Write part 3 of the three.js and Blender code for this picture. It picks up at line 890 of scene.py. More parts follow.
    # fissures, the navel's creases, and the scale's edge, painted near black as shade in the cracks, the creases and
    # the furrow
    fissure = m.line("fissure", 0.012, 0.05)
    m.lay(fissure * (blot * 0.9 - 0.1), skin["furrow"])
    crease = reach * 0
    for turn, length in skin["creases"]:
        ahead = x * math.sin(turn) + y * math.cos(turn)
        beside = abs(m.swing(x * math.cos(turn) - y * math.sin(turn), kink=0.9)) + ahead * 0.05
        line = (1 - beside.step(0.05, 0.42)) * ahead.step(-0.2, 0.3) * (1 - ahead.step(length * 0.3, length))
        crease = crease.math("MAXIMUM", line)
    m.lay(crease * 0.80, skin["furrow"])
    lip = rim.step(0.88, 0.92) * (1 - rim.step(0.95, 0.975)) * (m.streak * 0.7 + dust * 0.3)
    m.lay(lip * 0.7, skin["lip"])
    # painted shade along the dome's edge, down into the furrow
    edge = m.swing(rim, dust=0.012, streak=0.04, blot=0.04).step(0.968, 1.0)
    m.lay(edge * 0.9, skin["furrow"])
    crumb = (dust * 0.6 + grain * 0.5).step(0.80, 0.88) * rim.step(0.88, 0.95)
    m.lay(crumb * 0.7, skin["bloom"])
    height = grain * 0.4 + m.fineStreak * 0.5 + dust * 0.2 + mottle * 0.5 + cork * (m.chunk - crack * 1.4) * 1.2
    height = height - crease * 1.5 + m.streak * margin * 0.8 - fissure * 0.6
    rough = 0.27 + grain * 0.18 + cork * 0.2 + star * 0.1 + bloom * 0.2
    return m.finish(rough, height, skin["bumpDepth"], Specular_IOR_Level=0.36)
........
### Exercise task
Set down all of the data above, word for word.

### Task result
Write part 3 of the three.js and Blender code for this picture. It picks up at line 890 of scene.py. More parts follow.
    # fissures, the navel's creases, and the scale's edge, painted near black as shade in the cracks, the creases and
    # the furrow
    fissure = m.line("fissure", 0.012, 0.05)
    m.lay(fissure * (blot * 0.9 - 0.1), skin["furrow"])
    crease = reach * 0
    for turn, length in skin["creases"]:
        ahead = x * math.sin(turn) + y * math.cos(turn)
        beside = abs(m.swing(x * math.cos(turn) - y * math.sin(turn), kink=0.9)) + ahead * 0.05
        line = (1 - beside.step(0.05, 0.42)) * ahead.step(-0.2, 0.3) * (1 - ahead.step(length * 0.3, length))
        crease = crease.math("MAXIMUM", line)
    m.lay(crease * 0.80, skin["furrow"])
    lip = rim.step(0.88, 0.92) * (1 - rim.step(0.95, 0.975)) * (m.streak * 0.7 + dust * 0.3)
    m.lay(lip * 0.7, skin["lip"])
    # painted shade along the dome's edge, down into the furrow
    edge = m.swing(rim, dust=0.012, streak=0.04, blot=0.04).step(0.968, 1.0)
    m.lay(edge * 0.9, skin["furrow"])
    crumb = (dust * 0.6 + grain * 0.5).step(0.80, 0.88) * rim.step(0.88, 0.95)
    m.lay(crumb * 0.7, skin["bloom"])
    height = grain * 0.4 + m.fineStreak * 0.5 + dust * 0.2 + mottle * 0.5 + cork * (m.chunk - crack * 1.4) * 1.2
    height = height - crease * 1.5 + m.streak * margin * 0.8 - fissure * 0.6
    rough = 0.27 + grain * 0.18 + cork * 0.2 + star * 0.1 + bloom * 0.2
    return m.finish(rough, height, skin["bumpDepth"], Specular_IOR_Level=0.36)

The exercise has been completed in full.